Sort:  

Thank you for your enjoying this poem! I love both, too. Yeah, the images are very wonderful.

The surging Chu River/Yangtze River seems to split the Mountain Tianmen in half when running from the west to east in Dangtu county. Then it turns north and arrives in Nanjing, pouring into East China sea by Shanghai in the end. (It is also very interesting for myself to learn something new when I read this poem again.) The mountains on both sides gradually unfold themselves as if to greet the ship by which the young poet Li Bai began his journey.

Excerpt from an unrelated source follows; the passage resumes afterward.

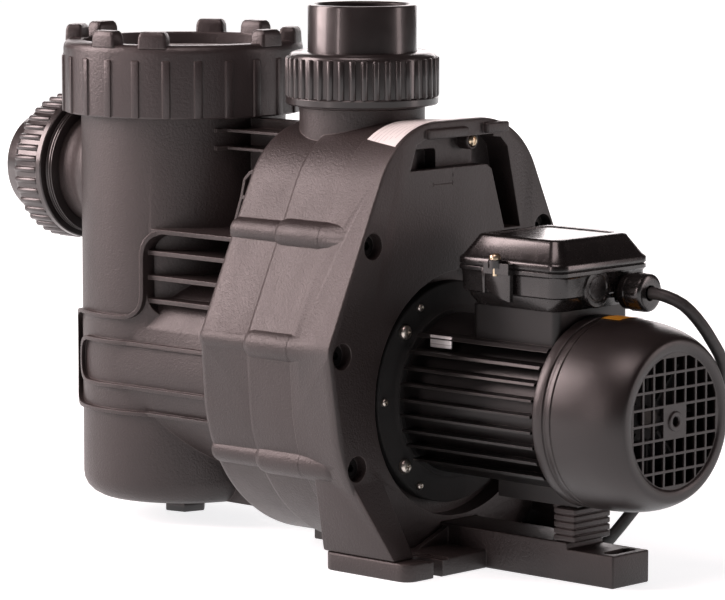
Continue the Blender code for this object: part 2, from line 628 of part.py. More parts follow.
def terminal_box():
    base = lofted("terminal_box_base", [box_loop(0.0085, BOX_BOTTOM), box_loop(0.0045, 0.1850),
                                        box_loop(0.0018, 0.1856), box_loop(0.0012, 0.1986), box_loop(0.0, 0.1996),
                                        box_loop(0.0, 0.2022)], BOX)
    boss = disc("knockout", 0.0125, BOX_X[1] - 0.010, BOX_X[1] - 0.0002, None, (0, -0.008, 0.1900), "X", 32)
    join(base, boss)
    cut(base, block("boss_trim", (0.20, 0.23), (-0.03, 0.02), (0.2022, 0.23)))
    cut(base, lofted("box_inside", [box_loop(0.0120, 0.1800, 0.006), box_loop(0.0060, 0.1880, 0.006),
                                    box_loop(0.0050, 0.21, 0.006)]))
    cut(base, disc("gland_hole", 0.0082, 0.19, 0.23, None, (0, GLAND_Y, GLAND_Z), "X", 32))
    gasket = lofted("terminal_box_gasket", [box_loop(0.0010, 0.2024), box_loop(0.0010, 0.2028)], RUBBER)
    cut(gasket, lofted("gasket_window", [box_loop(0.0048, 0.19, 0.006), box_loop(0.0048, 0.22, 0.006)]))
    lid = lofted("terminal_box_lid", [box_loop(0.0, LID_BASE), box_loop(0.0, 0.2068), box_loop(0.0022, 0.2090),
                                      box_loop(0.0098, 0.2212, 0.007), box_loop(0.0106, LID_TOP, 0.006)], BOX)
    cut(lid, lofted("lid_inside", [box_loop(0.0050, 0.19, 0.006), box_loop(0.0050, 0.2060, 0.006),
                                   box_loop(0.0125, 0.2190, 0.005)]))
    cut(lid, lofted("lid_panel", [box_loop(0.0150, 0.2212, 0.004), box_loop(0.0142, 0.2300, 0.004)]))
    disc("capacitor", 0.0125, -0.030, 0.026, SLEEVE, (0.1520, 0, 0.1985), "Y", 32)
    rack = block("terminal_block", (0.172, 0.192), (-0.030, 0.010), (0.1805, 0.1960), BOX)
    cut(rack, many("terminal_ways", [block("way", (0.168, 0.196), (y - 0.0026, y + 0.0026), (0.1880, 0.1920))
                                     for y in (-0.0235, -0.0100, 0.0035)]))
    for side, s in (("near", -1), ("far", 1)):
        y = sorted((s * (BOX_HALF + 0.0003), s * (BOX_HALF + 0.0062)))
        clip = block("lid_clip_" + side, (0.1510, 0.1755), y, (0.1860, 0.2065), BOX)
        middle = 0.1633
        cut(clip, disc("clip_hole_" + side, 0.0017, 0.19, 0.21, None, (middle, s * (BOX_HALF + 0.0040), 0), "Z", 16))
        screw("clip_screw_" + side, (middle, s * (BOX_HALF + 0.0040), 0.2068), "Z", 0.0034, 0.0052, 0.0014, 0.010)


def gland():
    at = (0, GLAND_Y, GLAND_Z)
    face = BOX_X[1]
    turned("gland_body", [(0.0045, face - 0.0075), (0.0078, face - 0.0075), (0.0078, face + 0.0003),
                          (0.0118, face + 0.0003), (0.0118, face + 0.0060), (0.0090, face + 0.0060),
                          (0.0090, face + 0.0120), (0.0045, face + 0.0120)], BOX, at, "X", 32)
    turned("gland_nut", [(0.0094, face + 0.0063), (0.0120, face + 0.0063), (0.0125, face + 0.0075),
                         (0.0125, face + 0.0175), (0.0112, face + 0.0190), (0.0046, face + 0.0190),
                         (0.0046, face + 0.0123), (0.0094, face + 0.0123)], BOX, at, "X", 32)
    return face + 0.0190


# ---------------------------------------------------------------- base

def pump_base():
    outline = [(RAIL_FRONT, 0.0), (RAIL_REAR, 0.0), (RAIL_REAR, RAIL_LOW_TOP - 0.001),
               (RAIL_REAR - 0.001, RAIL_LOW_TOP), (RAIL_STEP, RAIL_LOW_TOP), (RAIL_STEP, RAIL_TOP),
               (RAIL_FRONT, RAIL_TOP)]
    base = prism_y("pump_base", outline, (-RAIL_HALF, RAIL_HALF), CASING)
    join(base, prism_z("foot", rounded(FOOT_X, (-FOOT_HALF, FOOT_HALF), 0.009), (0.0, FOOT_TOP)))
    slots = []
    for y in (-0.0645, 0.0645):
        slots.append(prism_z("slot", rounded((0.104, 0.150), (y - 0.0045, y + 0.0045), 0.0044), (-0.01, 0.03)))
    cut(base, many("foot_slots", slots))
    cut(base, prism_z("rail_recess", rounded((0.2215, 0.2310), (-0.0125, 0.0125), 0.0045), (0.0130, 0.03)))
    return base


def motor_support():
    x, y = (0.1854, MOTOR_REAR), (-0.0180, 0.0180)
    rows = []
    low, high, layers = RAIL_TOP + GAP, 0.0477, 5
    tall = (high - low) / layers
    for k in range(layers):
        z0, z1 = low + k * tall, low + (k + 1) * tall
        for z, inset in ((z0, 0.0008), (z0 + 0.0006, 0.0), (z1 - 0.0006, 0.0), (z1, 0.0008)):
            rows.append((z, inset))
    clean = [row for k, row in enumerate(rows) if k == 0 or row != rows[k - 1]]
    loops = []
    for z, inset in clean:
        if loops and abs(loops[-1][0][2] - z) < 1e-7:
            continue
        loops.append([(x[0] + inset, y[0] + inset, z), (x[1] - inset, y[0] + inset, z),
                      (x[1] - inset, y[1] - inset, z), (x[0] + inset, y[1] - inset, z)])
    block_made = lofted("motor_support", loops, CASING)
    return block_made


# ---------------------------------------------------------------- mains lead

def smooth_path(corners, spacing):
    """Points at even steps along a Catmull-Rom curve through the corners."""
    dense = []
    padded = [corners[0]] + corners + [corners[-1]]
    for k in range(len(corners) - 1):
        a, b, c, d = (Vector(p) for p in padded[k:k + 4])
        for i in range(24):
            t = i / 24
            dense.append(0.5 * ((2 * b) + (c - a) * t + (2 * a - 5 * b + 4 * c - d) * t * t
                                + (3 * b - 3 * c + d - a) * t ** 3))
    dense.append(Vector(corners[-1]))
    lengths = np.cumsum([0.0] + [(q - p).length for p, q in zip(dense, dense[1:])])
    count = max(2, round(lengths[-1] / spacing))
    points = []
    for goal in np.linspace(0, lengths[-1], count + 1):
        i = min(int(np.searchsorted(lengths, goal, side="right")) - 1, len(dense) - 2)
        span = lengths[i + 1] - lengths[i]
        points.append(dense[i].lerp(dense[i + 1], (goal - lengths[i]) / span if span else 0))
    return points


def lead(start_x):
    floor = LEAD_D / 2 + 0.0003
    x, y = COIL_AT
    away = Vector((cos(radians(-10)), sin(radians(-10)), 0))
    end = Vector((x, y, floor)) + away * (COIL_MEAN_R + LEAD_D / 2 + 0.0004)
    path = [(start_x + GAP, GLAND_Y, GLAND_Z), (0.2430, GLAND_Y + 0.0008, GLAND_Z - 0.0008),
            (0.2560, 0.0290, 0.1780), (0.2640, 0.0430, 0.1580), (0.2620, 0.0590, 0.1340), (0.2400, 0.0690, 0.0980),
            (0.2180, 0.0710, 0.0720), (0.1960, 0.0620, 0.0460), (0.1820, 0.0520, 0.0240), (0.1680, 0.0510, 0.0090),
            (0.1540, 0.0600, floor), (0.1420, 0.0820, floor), (0.1260, 0.1080, floor), (0.0980, 0.1290, floor),
            (0.0560, 0.1410, floor), (0.0100, 0.1500, floor), (-0.0320, 0.1585, floor),
            end + away * 0.0140, end]
    curve = bpy.data.curves.new("mains_cable", "CURVE")
    curve.dimensions = "3D"
    curve.bevel_depth = LEAD_D / 2
    curve.bevel_resolution = 3
    curve.use_fill_caps = True
    points = smooth_path(path, 0.018)
    line = curve.splines.new("POLY")
    line.points.add(len(points) - 1)
    for spot, p in zip(line.points, points):
        spot.co = (*p, 1.0)
    made = bpy.data.objects.new("mains_cable", curve)
    PARTS.objects.link(made)
    curve.materials.append(LEAD)
    low, high = 0.0003, 0.0003 + COIL_TURNS * LEAD_D
    r0, r1 = COIL_MEAN_R - LEAD_D / 2, COIL_MEAN_R + LEAD_D / 2
    soft = 0.0018
    turned("cable_coil", [(r0, low + soft), (r0 + soft, low), (r1 - soft, low), (r1, low + soft), (r1, high - soft),
                          (r1 - soft, high), (r0 + soft, high), (r0, high - soft)], LEAD, (*COIL_AT, 0), "Z", 48)


def plug():
    """Two-pin plug lying on the floor; its tail runs past the coil's side, where the last turn leaves it."""
    tail, y, z = COIL_AT[0] - 0.0275, COIL_AT[1] + COIL_MEAN_R, 0.0198
    shape = ((0.0, 0.0040), (0.0240, 0.0040), (0.0245, 0.0062), (0.0420, 0.0088), (0.0520, 0.0170),
             (0.0640, 0.0180), (0.0780, 0.0195))
    body = turned("mains_plug", [(0, 0)] + [(r, -back) for back, r in shape] + [(0, -shape[-1][0])], LEAD,
                  (tail, y, z), "X", 38)
    pins = [disc("pin", 0.0024, tail - 0.097, tail - 0.074, None, (0, y + s * 0.0095, z), "X", 28) for s in (-1, 1)]
    return join(body, many("pins", pins))


strainer_housing()
strainer_parts()
union("suction", (0, 0, SUCTION_Z), "X", -1, 0.2724, -SUCTION_END)
tube("suction_thread_ring", 0.0403, 0.0470, -0.2622, -0.2554, GLOSS, (0, 0, SUCTION_Z), "X")
union("discharge", (0, 0, 0), "Z", 1, 0.3055, DISCHARGE_TOP)
volute_front()
volute_rear()
casing_parts()
hydraulic_parts()
motor_front()
motor_housing()
motor_inside()
fan()
fan_cover()
terminal_box()
lead(gland())
pump_base()
motor_support()
plug()
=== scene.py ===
"""Looks of a self-priming pool pump: strainer pot, volute casing, motor, terminal box and mains lead.

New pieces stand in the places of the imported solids, in metres: X runs along the motor shaft towards the fan
cover, Z is up from the ground, and the discharge port's axis stands at X = Y = 0.
"""
import json
from math import atan2, cos, pi, radians, sin, tau

import bpy
import numpy as np
from mathutils import Matrix, Vector


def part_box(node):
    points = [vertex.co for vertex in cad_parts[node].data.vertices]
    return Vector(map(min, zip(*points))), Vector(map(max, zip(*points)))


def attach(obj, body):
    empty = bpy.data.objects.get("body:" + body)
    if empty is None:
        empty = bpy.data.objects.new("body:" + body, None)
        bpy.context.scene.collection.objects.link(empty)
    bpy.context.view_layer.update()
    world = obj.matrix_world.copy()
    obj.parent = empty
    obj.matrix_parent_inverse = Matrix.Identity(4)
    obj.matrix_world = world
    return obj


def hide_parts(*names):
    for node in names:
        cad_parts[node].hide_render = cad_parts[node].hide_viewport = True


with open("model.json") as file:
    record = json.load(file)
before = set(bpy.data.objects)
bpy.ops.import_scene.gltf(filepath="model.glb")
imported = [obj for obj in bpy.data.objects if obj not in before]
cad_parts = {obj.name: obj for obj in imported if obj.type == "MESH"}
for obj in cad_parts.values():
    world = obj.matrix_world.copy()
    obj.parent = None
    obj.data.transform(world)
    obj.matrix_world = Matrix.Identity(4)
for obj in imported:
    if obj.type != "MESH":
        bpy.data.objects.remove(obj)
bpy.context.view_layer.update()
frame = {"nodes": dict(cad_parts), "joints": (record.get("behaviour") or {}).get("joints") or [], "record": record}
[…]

(Oh, maybe I should add one point: Tianmen is the pinyin/phonics of 天门. 天 means sky or heaven; 门 means gate. So in the second version, the translator calls it as Mountain Heaven's Gate.)

Thank you for the added explanation. I enjoy how these poems are rooted in the authors' history and the landscape around them. I know that translations are difficult and one loses some meaning in the process. These poems were probably meant to be read aloud, so there's the added complexity of sound and pronunciation.

You are right. These ancient Chinese poems are apt for reading aloud. Most of quatrains were written in rhyming and antithesis. I always feel it is absolutely a good way for foreigners to learn Chinese by starting with them.

True, it is interesting to enjoy how the poems are rooted in the authors's history, thus we can transcend time and space gladly.